We arrive at a parking lot for tour buses where we are third in line through the chain. Segments of the wall visible between buildings are lined with charged wires. Secondary walls extending at right angles to other buildings contain broken glass mounted in concrete. Special street lamps are designed to throw their light onto this wretched four-acre plot at Checkpoint Charlie.

The East German guard, apparently finished with his coffee, comes out to address the bus ahead of us. They are surely no different mentally than the West Berlin guards, but somehow they look more glum, more threatening and reminiscent of “1984.” To a visiting socialist they might appear progressive, more intelligent, and less depraved than their Western counterparts. Clearly, beauty is in the attitude of the beholder.
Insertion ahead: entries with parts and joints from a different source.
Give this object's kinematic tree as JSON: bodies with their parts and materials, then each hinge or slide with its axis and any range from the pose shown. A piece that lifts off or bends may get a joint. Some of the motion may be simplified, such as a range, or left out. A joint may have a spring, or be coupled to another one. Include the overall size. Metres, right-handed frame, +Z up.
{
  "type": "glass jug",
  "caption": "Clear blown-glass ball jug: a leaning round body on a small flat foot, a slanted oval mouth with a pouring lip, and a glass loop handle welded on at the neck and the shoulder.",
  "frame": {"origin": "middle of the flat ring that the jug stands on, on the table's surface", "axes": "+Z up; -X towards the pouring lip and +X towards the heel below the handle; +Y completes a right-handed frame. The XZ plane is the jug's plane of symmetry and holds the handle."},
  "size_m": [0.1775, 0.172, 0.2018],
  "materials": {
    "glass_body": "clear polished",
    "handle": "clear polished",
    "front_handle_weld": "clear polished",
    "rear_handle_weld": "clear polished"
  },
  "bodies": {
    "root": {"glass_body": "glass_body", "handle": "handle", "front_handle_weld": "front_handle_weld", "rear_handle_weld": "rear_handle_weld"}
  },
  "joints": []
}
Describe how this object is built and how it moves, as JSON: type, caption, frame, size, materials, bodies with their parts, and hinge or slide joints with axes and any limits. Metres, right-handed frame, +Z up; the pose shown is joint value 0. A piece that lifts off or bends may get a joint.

A severe, unsmiling  but smartly dressed lady guard makes a thorough inspection of our bus, looking between rows and insisting that the toilet and the outside baggage compartments be opened for her viewing. Meanwhile other workers carry long poles tipped with mirrors, which they pass along the undercarriage.  Is all this checking done out of paranoia pure? Is it seeking real spies or contraband? I would guess that this farcical, exaggerated check on entry to East Berlin is to establish the routine so that it does not appear quite so ridiculous when the inspection is repeated on the way out, looking for stowaway defectors. Now we see people walking through the checkpoint. I was advised to do this alone if I really wanted to sense the oppressiveness of East Berlin and of Churchill’s Iron Curtain. 

I elected to skip that experience and remained on the bus.